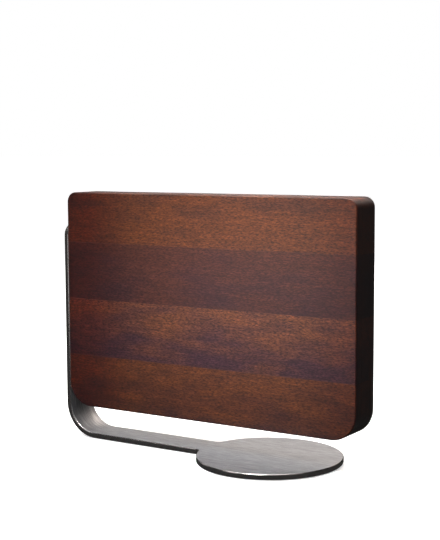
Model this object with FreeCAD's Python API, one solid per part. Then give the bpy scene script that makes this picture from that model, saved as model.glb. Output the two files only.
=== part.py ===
import FreeCAD, Part

import math
import os

from FreeCAD import Vector

# A free-standing knife rack with a magnetic board: a tall wooden board on edge, held up at its left end
# by a stand bent from one steel plate. Rows of magnets sit inside the board, behind a thin skin of wood,
# so blades hold on both faces.
#
# The origin is on the table, under the middle of the whole rack. +X runs along the board, away from the
# upright strap, -Y is the front face's side, and +Z is up. Millimetres.

# The board
BOARD_LENGTH = 350.0
BOARD_HEIGHT = 234.0
BOARD_GAP = 36.0            # from the table up to the board's lower edge
TOP_CORNER_R = 10.5
BOTTOM_CORNER_R = 27.0
EDGE_ROUND_R = 1.5          # the long edges of both faces are sanded round

# The board's layers, from the front: face panel, core, face panel
PANEL_THICKNESS = 12.0
CORE_THICKNESS = 16.0
BOARD_THICKNESS = 2 * PANEL_THICKNESS + CORE_THICKNESS

# Each layer is glued up from four staves. These are their widths, from the bottom.
STAVE_WIDTHS = {"bottom": 57.0, "lower": 61.5, "upper": 61.5, "top": 54.0}

# The magnets
MAGNET_R = 10.0
MAGNET_THICKNESS = 6.0
MAGNET_PITCH = 26.0
MAGNETS_PER_ROW = 12
MAGNET_CHAMFER = 0.4
KEEPER_WIDTH = 22.0
KEEPER_THICKNESS = 3.0
POCKET_CLEARANCE = 0.2      # all round a magnet or a keeper
MAGNET_ROWS = ("upper", "top")

# The stand
PLATE_THICKNESS = 6.0
STRAP_WIDTH = 38.0
STRAP_TOP = 235.0
STRAP_CORNER_R = 12.0
BEND_OUTER_R = 37.0
FOOT_R = 75.0
FOOT_CENTRE_X = 71.5
FOOT_JUNCTION_R = 8.0
PLATE_EDGE_R = 0.8
PAD_THICKNESS = 1.0
PAD_INSET = 5.0

# The fixings, along the upright strap
SCREW_COUNT = 4
LOWEST_SCREW_Z = 75.0
SCREW_PITCH = 49.0
SCREW_R = 3.0
SCREW_LENGTH = 20.0
SCREW_TIP_CHAMFER = 0.8
HEAD_R = 6.2
HEAD_HEIGHT = HEAD_R - SCREW_R     # a 90 degree cone
HEAD_SINK = 0.2                    # how far the head sits below the strap's face
SOCKET_WIDTH = 4.0                 # across the flats of the hexagon
SOCKET_DEPTH = 2.4
SCREW_HOLE_R = 3.3
INSERT_R = 5.0
INSERT_LENGTH = 16.0
INSERT_RIB_COUNT = 4
INSERT_RIB_HEIGHT = 0.5
INSERT_HOLE_R = INSERT_R + 0.1
INSERT_HOLE_DEPTH = 20.0
THREAD_CLEARANCE = 0.05

# Worked out from the sizes above
RACK_LEFT = -(BOARD_LENGTH + PLATE_THICKNESS) / 2
BOARD_LEFT = RACK_LEFT + PLATE_THICKNESS
BOARD_MIDDLE_X = BOARD_LEFT + BOARD_LENGTH / 2
FACE_Y = BOARD_THICKNESS / 2
CORE_Y = CORE_THICKNESS / 2
PLATE_BOTTOM = PAD_THICKNESS
PLATE_TOP = PLATE_BOTTOM + PLATE_THICKNESS

ALONG_X = Vector(1, 0, 0)
ALONG_Y = Vector(0, 1, 0)
ALONG_Z = Vector(0, 0, 1)
TINY = 1e-4


def block(x0, x1, y0, y1, z0, z1):
    """A plain block between two corners."""
    return Part.makeBox(x1 - x0, y1 - y0, z1 - z0, Vector(x0, y0, z0))


def sharp_edges(shape):
    """The edges where two faces meet at more than about 30 degrees."""
    found = []
    for edge in shape.Edges:
        faces = shape.ancestorsOfType(edge, Part.Face)
        if len(faces) != 2:
            continue
        middle = edge.valueAt((edge.FirstParameter + edge.LastParameter) / 2)
        normals = [face.normalAt(*face.Surface.parameter(middle)) for face in faces]
        if normals[0].getAngle(normals[1]) > math.radians(30):
            found.append(edge)
    return found


def edges_along(shape, direction, keep):
    """The straight edges along a direction whose middle point passes the keep test."""
    found = []
    for edge in shape.Edges:
        if not isinstance(edge.Curve, Part.Line):
            continue
        if abs(edge.Curve.Direction.dot(direction)) < 1 - TINY:
            continue
        if keep(edge.CenterOfMass):
            found.append(edge)
    return found


# ---- The board ----

def board_blank():
    """The whole board in one piece, with its corners rounded and its long edges sanded."""
    right = BOARD_LEFT + BOARD_LENGTH
    top = BOARD_GAP + BOARD_HEIGHT
    middle = BOARD_GAP + BOARD_HEIGHT / 2
    blank = block(BOARD_LEFT, right, -FACE_Y, FACE_Y, BOARD_GAP, top)
    blank = blank.makeFillet(TOP_CORNER_R, edges_along(blank, ALONG_Y, lambda p: p.z > middle))
    low_corners = edges_along(blank, ALONG_Y, lambda p: p.z < BOARD_GAP + TINY)
    blank = blank.makeFillet(BOTTOM_CORNER_R, low_corners)
    return blank.makeFillet(EDGE_ROUND_R, sharp_edges(blank))


def stave_heights():
    """The lower and upper height of each stave, by name."""
    heights = {}
    z = BOARD_GAP
    for name, width in STAVE_WIDTHS.items():
        heights[name] = (z, z + width)
        z += width
    return heights


def layer_depths():
    """The front and rear Y of each layer, by name."""
    return {"front": (-FACE_Y, -CORE_Y), "core": (-CORE_Y, CORE_Y), "rear": (CORE_Y, FACE_Y)}


def row_height(row):
    """The height of a row of magnets, in the middle of its stave."""
    low, high = stave_heights()[row]
    return (low + high) / 2


def magnet_places():
    """The X of each magnet in a row."""
    first = BOARD_MIDDLE_X - MAGNET_PITCH * (MAGNETS_PER_ROW - 1) / 2
    return [first + MAGNET_PITCH * i for i in range(MAGNETS_PER_ROW)]


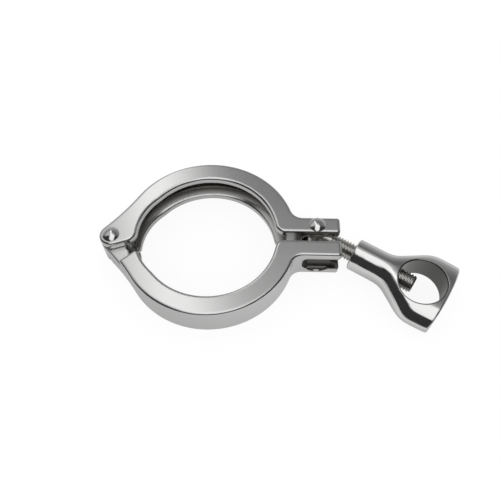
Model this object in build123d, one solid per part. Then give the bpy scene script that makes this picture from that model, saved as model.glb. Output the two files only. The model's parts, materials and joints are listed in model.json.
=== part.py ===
"""Hinged clamp for sanitary ferrules: two cast halves on a hinge rivet, a swing bolt and a wing nut.

Frame: millimetres, +Z along the ring's axis, origin at the centre of the ferrule groove.
The clamp lies on its flat lower faces, hinge at -X, lugs at +X, rear half at +Y, front half at -Y.
"""
from build123d import *
import math
import os

# ---- ring ----
ring_inner_radius = 34.7      # lips, round the tube
ring_wall = 10.2              # lips to the outer wall
ring_height = 18.5
groove_depth = 5.0            # room for the rims of the ferrules
groove_root_width = 8.2       # two rims and their gasket
groove_flank_angle = 20.0     # each flank, from the plane of the ring
rim_rounding = 1.1            # polished edges of the cast halves
base_bevel = 0.6

# ---- lugs ----
lug_length = 22.5             # beyond the ring
lug_outer_y = 11.3
parting_gap = 4.8             # between the two lugs
lug_root_fillet = 6.5
lug_end_rounding = 1.6
mouth_rounding = 5.0          # inner corner where the ring opens into the gap between the lugs
bolt_slot_clearance = 0.3     # above and below the bolt
bolt_slot_start = 3.2         # beyond the ring
bolt_slot_end_rounding = 3.2
nut_saddle_depth = 1.2        # in the front lug, under the seat of the closed nut

# ---- hinge ----
hinge_standoff = 4.9          # rivet axis beyond the ring
hinge_y = -1.4
ear_radius = 6.0
hinge_flank_radius = 120.0    # hollow flank from the ear to the ring
ear_edge_slope = 19.0         # lower edge of the ears, degrees from +X
ear_corner_rounding = 6.0
relief_depth = 2.3            # lips cut back beside the hinge
relief_offset = 8.0           # centre of that cut, towards the hinge
relief_blend = 20.0
tongue_thickness = 9.4
tongue_side_gap = 0.3
tongue_inset = 1.9            # inner end of the tongue, outside the groove's root
tongue_end_gap = 0.7
shoulder_start_angle = 19.2   # inner end of the front half's shoulder, below the hinge line
shoulder_start_margin = 1.1   # and outside the cut-back lips
shoulder_slope = 42.0
shoulder_rounding = 1.8
lower_shoulder_gap = 0.7      # to the rear half's lower ear

# ---- rivets ----
rivet_radius = 3.0
rivet_head_radius = 4.3
rivet_head_height = 1.5
rivet_tail_radius = 4.0
rivet_tail_depth = 1.2
running_clearance = 0.05

# ---- swing bolt ----
bolt_pivot_inset = 11.7       # from the end of the lugs
bolt_angle = -31.0            # as stored, from +X
bolt_radius = 4.75            # three-eighths thread
bolt_length = 56.0            # pivot to tip
bolt_tip_chamfer = 1.0
eye_radius = 5.8
eye_thickness = 9.4
eye_bevel = 1.0

# ---- wing nut ----
nut_start = 22.5              # from the bolt's pivot, as stored
boss_radius = 8.4
boss_rounding = 0.9
boss_length = 15.0            # round part, before the neck begins to widen
neck_length = 23.5            # from there to the widest part of the head
wing_width = 8.7              # beyond the finger hole, at the widest part of the arrowhead
head_taper = 0.08             # the width falls this much for each millimetre beyond
head_half_thickness = 7.9
head_flatness = 5.0           # powers of the lens-shaped section: across
head_edge_fullness = 1.3      # and through the thickness
end_bow_radius = 154.0        # the end is bowed out between the tips
end_bevel = 0.6
finger_hole_radius = 12.0
finger_hole_start = 24.6      # from the nut's seat to the near side of the hole
finger_hole_wall = 2.0        # from the hole to the end of the nut
finger_hole_bevel = 0.5

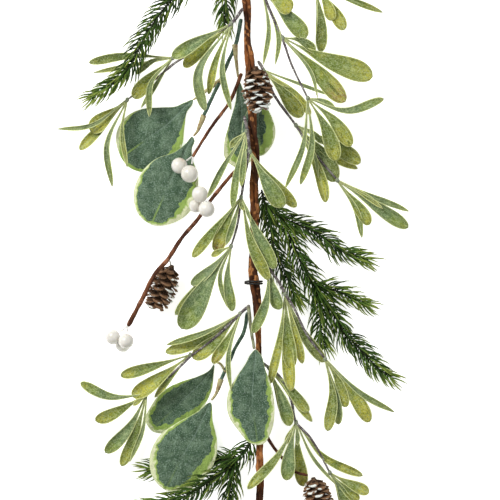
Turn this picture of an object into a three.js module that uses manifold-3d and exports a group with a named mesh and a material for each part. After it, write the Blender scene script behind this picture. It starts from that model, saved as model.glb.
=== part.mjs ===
// A mixed garland lying on a table: a bundle of twisted twigs with leaf sprays, variegated
// eucalyptus leaves, pine, berries and cones.  Millimetres, +Z up, the stem runs along Y.
// Every list below is laid out by hand, looking down on the garland: [x, y, z] in millimetres.
import * as THREE from "three";
import { mergeVertices } from "three/addons/utils/BufferGeometryUtils.js";
import Module from "manifold-3d";

const wasm = await Module();
wasm.setup();

// ---------------------------------------------------------------- driving dimensions
const GAP = 0.3; // clearance between pieces that touch
const STEM_HEIGHT = 26; // height of the twig bundle's axis above the table
const TWIST_PITCH = 110; // length along the stem of one full turn of the bundle
const TWIG_SIDES = 6;
const SPRAY_RADIUS = 1.15; // stems of the leaf sprays
const KNUCKLE_RADIUS = 2.1; // moulded swelling at each whorl
const LEAF_THICKNESS = 1.1;
const GUM_LEAF_THICKNESS = 1.0; // the large variegated leaves
const NEEDLE_LENGTH = 14;
const NEEDLE_WIDTH = 1.6;
const NEEDLE_SPACING = 12; // along each pine branch
const PINE_RADIUS = 1.2;
const BERRY_TWIG_RADIUS = 1.6;
const WIRE_RADIUS = 0.6;

// ---------------------------------------------------------------- materials
const finish = (color, roughness, metalness = 0) =>
  new THREE.MeshStandardMaterial({ color, roughness, metalness });

const MATERIALS = {
  twig: finish(0x6b3a22, 0.85),
  tie: finish(0x1c1a19, 0.5, 0.4),
  sage: finish(0x8fa383, 0.8),
  gum_leaf: finish(0x5f7d68, 0.75),
  gum_stem: finish(0x4f6d5c, 0.7),
  pine: finish(0x2d5124, 0.7),
  berry_twig: finish(0x6b3f2a, 0.75),
  berry: finish(0xe9e6dc, 0.35),
  cone: finish(0x6a4d33, 0.85),
};

// ---------------------------------------------------------------- solids
const point = ([x, y, z]) => new THREE.Vector3(x, y, z);
const smooth = (points) => new THREE.CatmullRomCurve3(points.map(point), false, "centripetal");

// A closed solid from a list of rings of the same number of points, capped at both ends.
function loft(rings) {
  const sides = rings[0].length;
  const positions = [];
  for (const ring of rings) for (const p of ring) positions.push(p.x, p.y, p.z);
  const faces = [];
  for (let i = 0; i + 1 < rings.length; i++)
    for (let j = 0; j < sides; j++) {
      const a = i * sides + j;
      const b = i * sides + ((j + 1) % sides);
      faces.push(a, b, b + sides, a, b + sides, a + sides);
    }
  const last = (rings.length - 1) * sides;
  for (let j = 1; j + 1 < sides; j++) {
    faces.push(0, j + 1, j);
    faces.push(last, last + j, last + j + 1);
  }
  const geometry = new THREE.BufferGeometry();
  geometry.setAttribute("position", new THREE.Float32BufferAttribute(positions, 3));
  geometry.setIndex(faces);
  return solid(geometry);
}

// A manifold-3d solid from a closed three.js geometry, whichever way its faces were wound.
function solid(geometry) {
  const bare = geometry.clone();
  bare.deleteAttribute("normal");
  bare.deleteAttribute("uv");
  const merged = mergeVertices(bare, 1e-4);
  const vertProperties = merged.attributes.position.array;
  const triVerts = new Uint32Array(merged.index.array);
  const made = new wasm.Manifold(new wasm.Mesh({ numProp: 3, vertProperties, triVerts }));
  if (made.volume() >= 0) return made;
  for (let i = 0; i < triVerts.length; i += 3)
    [triVerts[i + 1], triVerts[i + 2]] = [triVerts[i + 2], triVerts[i + 1]];
  return new wasm.Manifold(new wasm.Mesh({ numProp: 3, vertProperties, triVerts }));
}

const joined = (solids) => solids.reduce((whole, next) => whole.add(next));

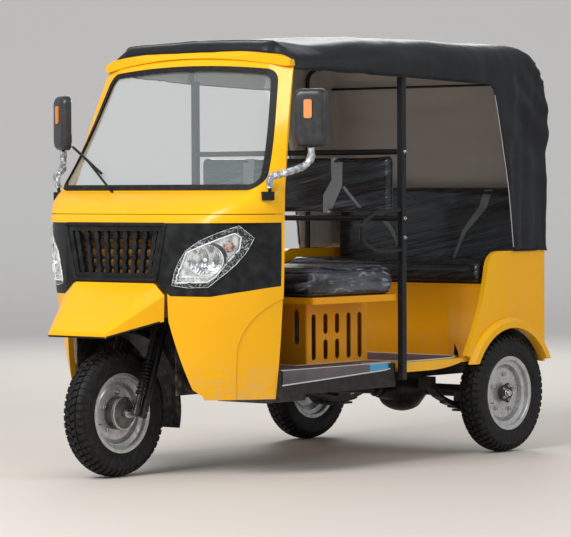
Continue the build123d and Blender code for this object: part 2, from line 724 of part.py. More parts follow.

-- -- --

**Exercise**
Restate the listing exactly, starting at its first line and ending at the line where "from FreeCAD import Vector" occurs; include both and no other lines.

**Correct answer**
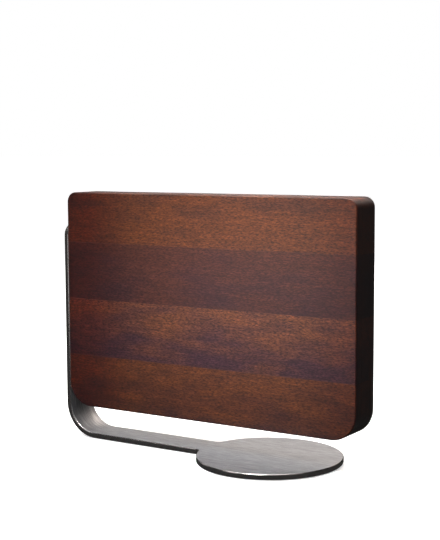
Model this object with FreeCAD's Python API, one solid per part. Then give the bpy scene script that makes this picture from that model, saved as model.glb. Output the two files only.
=== part.py ===
import FreeCAD, Part

import math
import os

from FreeCAD import Vector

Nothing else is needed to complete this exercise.